-- start --

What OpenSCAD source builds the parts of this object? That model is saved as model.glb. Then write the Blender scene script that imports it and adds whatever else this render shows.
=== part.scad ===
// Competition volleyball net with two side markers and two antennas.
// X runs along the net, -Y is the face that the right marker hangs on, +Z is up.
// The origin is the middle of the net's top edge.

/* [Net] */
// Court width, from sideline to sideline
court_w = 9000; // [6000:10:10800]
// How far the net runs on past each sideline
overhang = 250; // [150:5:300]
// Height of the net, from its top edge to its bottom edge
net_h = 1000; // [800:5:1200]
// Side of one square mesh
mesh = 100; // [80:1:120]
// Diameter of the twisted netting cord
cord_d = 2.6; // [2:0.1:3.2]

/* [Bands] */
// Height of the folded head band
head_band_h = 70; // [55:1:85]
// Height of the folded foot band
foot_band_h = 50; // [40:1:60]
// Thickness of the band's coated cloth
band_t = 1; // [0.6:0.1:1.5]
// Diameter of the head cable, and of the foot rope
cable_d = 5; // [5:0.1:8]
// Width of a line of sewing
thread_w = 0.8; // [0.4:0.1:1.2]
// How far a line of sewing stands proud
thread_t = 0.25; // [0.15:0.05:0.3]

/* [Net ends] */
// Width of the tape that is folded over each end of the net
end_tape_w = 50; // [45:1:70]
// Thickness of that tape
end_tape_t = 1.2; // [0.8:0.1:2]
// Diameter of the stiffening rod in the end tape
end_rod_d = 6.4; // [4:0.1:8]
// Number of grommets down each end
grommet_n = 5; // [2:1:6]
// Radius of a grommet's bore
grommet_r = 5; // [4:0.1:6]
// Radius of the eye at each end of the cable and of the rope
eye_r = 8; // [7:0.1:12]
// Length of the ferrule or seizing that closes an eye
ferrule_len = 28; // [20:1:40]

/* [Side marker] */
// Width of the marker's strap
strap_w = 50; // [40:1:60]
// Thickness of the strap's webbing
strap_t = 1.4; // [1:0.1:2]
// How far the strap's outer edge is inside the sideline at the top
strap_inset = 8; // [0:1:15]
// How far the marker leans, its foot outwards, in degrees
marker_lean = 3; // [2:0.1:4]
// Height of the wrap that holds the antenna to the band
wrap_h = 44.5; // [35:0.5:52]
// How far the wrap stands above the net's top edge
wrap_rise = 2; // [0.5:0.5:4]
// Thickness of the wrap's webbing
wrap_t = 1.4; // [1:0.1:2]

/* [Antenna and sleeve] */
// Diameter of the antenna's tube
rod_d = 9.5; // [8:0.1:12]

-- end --
-- start --

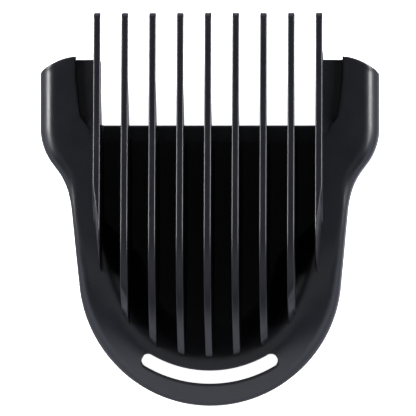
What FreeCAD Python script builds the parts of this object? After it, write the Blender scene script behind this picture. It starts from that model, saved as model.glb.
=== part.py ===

-- end --
-- start --

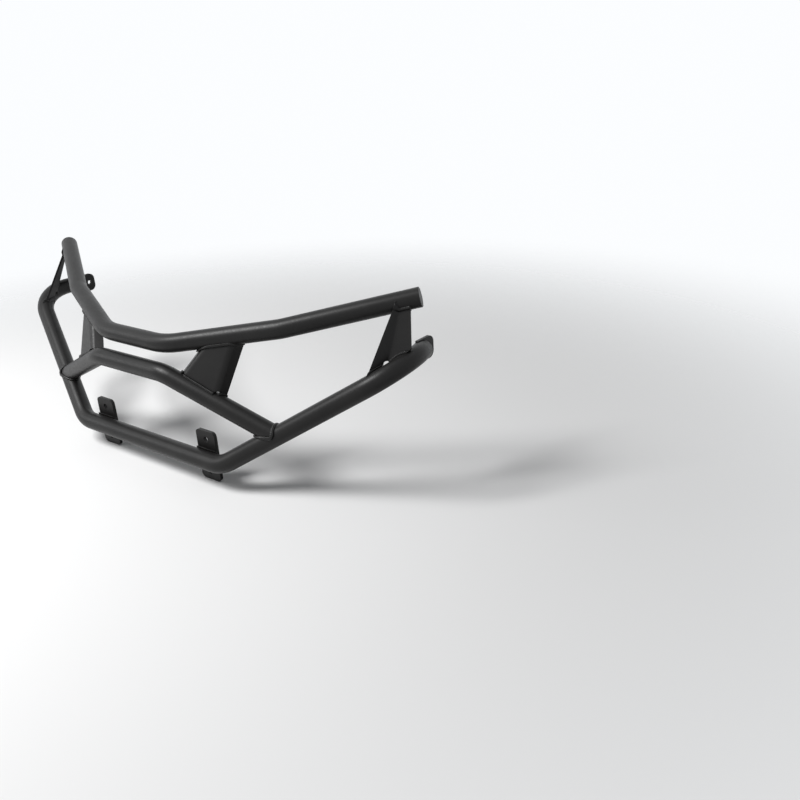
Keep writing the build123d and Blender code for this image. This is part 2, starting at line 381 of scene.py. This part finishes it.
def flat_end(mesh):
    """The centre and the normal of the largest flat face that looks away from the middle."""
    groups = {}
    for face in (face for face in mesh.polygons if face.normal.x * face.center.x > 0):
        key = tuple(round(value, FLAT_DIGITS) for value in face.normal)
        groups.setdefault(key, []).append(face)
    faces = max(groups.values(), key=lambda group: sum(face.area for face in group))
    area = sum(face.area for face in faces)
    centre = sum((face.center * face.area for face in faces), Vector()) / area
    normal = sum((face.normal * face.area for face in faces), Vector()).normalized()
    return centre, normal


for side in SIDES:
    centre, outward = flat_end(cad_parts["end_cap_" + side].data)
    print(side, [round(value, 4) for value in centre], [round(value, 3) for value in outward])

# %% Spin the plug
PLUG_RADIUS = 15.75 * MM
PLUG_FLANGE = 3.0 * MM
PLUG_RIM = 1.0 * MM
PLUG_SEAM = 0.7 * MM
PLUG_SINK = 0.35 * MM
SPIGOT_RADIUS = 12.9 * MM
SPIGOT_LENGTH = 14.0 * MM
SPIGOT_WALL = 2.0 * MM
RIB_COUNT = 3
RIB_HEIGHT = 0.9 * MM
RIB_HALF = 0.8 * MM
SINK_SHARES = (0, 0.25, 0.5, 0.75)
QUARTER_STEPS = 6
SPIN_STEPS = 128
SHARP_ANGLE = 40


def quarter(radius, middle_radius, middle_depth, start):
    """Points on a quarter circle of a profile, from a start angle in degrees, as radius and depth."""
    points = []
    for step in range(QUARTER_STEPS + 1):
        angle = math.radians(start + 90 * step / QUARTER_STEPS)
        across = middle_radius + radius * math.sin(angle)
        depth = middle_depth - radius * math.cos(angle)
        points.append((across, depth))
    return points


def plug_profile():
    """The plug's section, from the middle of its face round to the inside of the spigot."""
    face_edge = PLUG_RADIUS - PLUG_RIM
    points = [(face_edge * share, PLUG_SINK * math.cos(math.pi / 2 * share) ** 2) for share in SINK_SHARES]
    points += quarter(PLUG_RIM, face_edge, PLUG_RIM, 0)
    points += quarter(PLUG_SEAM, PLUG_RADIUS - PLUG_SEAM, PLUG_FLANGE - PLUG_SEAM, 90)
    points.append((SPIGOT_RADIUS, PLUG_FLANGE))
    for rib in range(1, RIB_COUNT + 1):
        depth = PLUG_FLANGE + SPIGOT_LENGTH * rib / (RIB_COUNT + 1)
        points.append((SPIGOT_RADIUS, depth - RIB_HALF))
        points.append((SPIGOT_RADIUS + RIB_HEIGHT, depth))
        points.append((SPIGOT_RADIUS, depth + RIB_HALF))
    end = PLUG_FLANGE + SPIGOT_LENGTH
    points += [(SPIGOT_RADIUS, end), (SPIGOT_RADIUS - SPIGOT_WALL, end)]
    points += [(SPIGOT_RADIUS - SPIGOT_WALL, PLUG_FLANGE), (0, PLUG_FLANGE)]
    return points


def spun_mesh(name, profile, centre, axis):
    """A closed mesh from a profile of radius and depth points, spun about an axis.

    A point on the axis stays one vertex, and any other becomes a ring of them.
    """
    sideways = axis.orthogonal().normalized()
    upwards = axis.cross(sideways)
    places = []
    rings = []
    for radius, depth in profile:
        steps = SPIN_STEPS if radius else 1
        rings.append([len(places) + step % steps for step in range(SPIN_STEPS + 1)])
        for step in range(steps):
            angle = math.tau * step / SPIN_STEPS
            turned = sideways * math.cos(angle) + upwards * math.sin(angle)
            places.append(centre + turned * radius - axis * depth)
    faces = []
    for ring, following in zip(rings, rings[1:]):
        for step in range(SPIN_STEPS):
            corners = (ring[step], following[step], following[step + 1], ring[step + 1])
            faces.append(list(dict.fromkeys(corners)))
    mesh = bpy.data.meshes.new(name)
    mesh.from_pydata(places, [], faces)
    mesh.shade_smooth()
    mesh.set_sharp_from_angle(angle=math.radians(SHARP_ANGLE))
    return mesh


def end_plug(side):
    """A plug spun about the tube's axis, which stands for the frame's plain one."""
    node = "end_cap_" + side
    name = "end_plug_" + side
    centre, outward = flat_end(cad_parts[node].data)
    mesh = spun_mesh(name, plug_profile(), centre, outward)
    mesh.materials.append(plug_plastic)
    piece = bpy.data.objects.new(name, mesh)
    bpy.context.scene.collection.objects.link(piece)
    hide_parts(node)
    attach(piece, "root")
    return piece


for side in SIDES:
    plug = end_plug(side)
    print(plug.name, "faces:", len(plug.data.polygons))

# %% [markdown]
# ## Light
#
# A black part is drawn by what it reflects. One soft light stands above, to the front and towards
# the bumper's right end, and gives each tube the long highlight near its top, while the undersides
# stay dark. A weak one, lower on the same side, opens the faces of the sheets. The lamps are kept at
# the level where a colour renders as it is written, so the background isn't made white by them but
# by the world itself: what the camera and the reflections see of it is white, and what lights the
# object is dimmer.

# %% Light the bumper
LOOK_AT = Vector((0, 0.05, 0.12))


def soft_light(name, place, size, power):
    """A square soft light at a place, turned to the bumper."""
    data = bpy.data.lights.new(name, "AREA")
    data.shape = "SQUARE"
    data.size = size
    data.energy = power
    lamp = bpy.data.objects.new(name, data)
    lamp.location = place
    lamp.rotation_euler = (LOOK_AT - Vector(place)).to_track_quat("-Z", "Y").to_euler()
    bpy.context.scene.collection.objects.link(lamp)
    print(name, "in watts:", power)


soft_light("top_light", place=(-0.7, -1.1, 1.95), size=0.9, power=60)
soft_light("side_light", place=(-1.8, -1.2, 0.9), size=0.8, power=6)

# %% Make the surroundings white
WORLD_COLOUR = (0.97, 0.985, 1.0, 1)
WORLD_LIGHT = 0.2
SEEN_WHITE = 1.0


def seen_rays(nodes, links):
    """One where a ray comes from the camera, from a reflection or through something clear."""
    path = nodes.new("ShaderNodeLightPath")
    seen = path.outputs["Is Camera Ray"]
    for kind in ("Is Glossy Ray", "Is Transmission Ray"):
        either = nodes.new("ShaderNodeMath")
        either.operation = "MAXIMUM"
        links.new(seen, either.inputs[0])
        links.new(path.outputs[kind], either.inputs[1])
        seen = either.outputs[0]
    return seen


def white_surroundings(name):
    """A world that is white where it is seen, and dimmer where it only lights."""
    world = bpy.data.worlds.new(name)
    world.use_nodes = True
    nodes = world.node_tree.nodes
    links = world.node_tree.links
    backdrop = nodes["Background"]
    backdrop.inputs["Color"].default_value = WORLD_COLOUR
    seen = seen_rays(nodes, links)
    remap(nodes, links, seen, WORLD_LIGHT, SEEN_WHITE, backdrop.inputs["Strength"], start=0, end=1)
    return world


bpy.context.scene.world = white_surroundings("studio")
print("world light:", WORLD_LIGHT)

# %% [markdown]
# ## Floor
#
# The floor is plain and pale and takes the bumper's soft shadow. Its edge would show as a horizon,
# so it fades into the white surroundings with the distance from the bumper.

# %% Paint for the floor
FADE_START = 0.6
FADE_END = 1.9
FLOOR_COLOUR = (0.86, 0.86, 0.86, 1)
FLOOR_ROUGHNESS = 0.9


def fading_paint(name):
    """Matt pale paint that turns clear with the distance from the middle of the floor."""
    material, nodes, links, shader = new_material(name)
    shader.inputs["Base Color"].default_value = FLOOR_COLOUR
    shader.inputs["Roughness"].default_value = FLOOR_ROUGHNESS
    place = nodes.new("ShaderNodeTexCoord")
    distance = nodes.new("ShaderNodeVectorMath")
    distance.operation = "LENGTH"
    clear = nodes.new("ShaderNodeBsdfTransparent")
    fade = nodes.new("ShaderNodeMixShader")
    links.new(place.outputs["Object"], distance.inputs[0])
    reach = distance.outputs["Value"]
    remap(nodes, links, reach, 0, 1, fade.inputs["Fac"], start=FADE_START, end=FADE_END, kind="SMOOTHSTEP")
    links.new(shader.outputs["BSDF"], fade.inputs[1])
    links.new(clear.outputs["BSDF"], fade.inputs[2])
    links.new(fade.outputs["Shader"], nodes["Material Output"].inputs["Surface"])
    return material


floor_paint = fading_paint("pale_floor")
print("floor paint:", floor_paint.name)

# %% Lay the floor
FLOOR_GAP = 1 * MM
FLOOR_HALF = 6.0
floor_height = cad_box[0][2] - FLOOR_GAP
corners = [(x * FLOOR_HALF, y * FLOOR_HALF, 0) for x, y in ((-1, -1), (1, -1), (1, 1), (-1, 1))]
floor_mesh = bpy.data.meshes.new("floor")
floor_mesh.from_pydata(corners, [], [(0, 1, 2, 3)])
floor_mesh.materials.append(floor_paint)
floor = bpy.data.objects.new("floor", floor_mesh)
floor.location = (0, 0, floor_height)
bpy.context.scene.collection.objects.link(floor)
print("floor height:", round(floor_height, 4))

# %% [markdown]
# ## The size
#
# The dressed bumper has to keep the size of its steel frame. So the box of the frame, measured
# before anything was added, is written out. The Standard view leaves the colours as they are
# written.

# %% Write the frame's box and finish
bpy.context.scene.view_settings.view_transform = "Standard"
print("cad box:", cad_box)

-- end --

DESCRIPTION OF THE TASK: The line with "Keep writing the" marks the start and the line with "print(side, [round(value, 4)" marks the end; transcribe every line in that stretch, unchanged.

WRITTEN RESPONSE:
Keep writing the build123d and Blender code for this image. This is part 2, starting at line 381 of scene.py. This part finishes it.
def flat_end(mesh):
    """The centre and the normal of the largest flat face that looks away from the middle."""
    groups = {}
    for face in (face for face in mesh.polygons if face.normal.x * face.center.x > 0):
        key = tuple(round(value, FLAT_DIGITS) for value in face.normal)
        groups.setdefault(key, []).append(face)
    faces = max(groups.values(), key=lambda group: sum(face.area for face in group))
    area = sum(face.area for face in faces)
    centre = sum((face.center * face.area for face in faces), Vector()) / area
    normal = sum((face.normal * face.area for face in faces), Vector()).normalized()
    return centre, normal


for side in SIDES:
    centre, outward = flat_end(cad_parts["end_cap_" + side].data)
    print(side, [round(value, 4) for value in centre], [round(value, 3) for value in outward])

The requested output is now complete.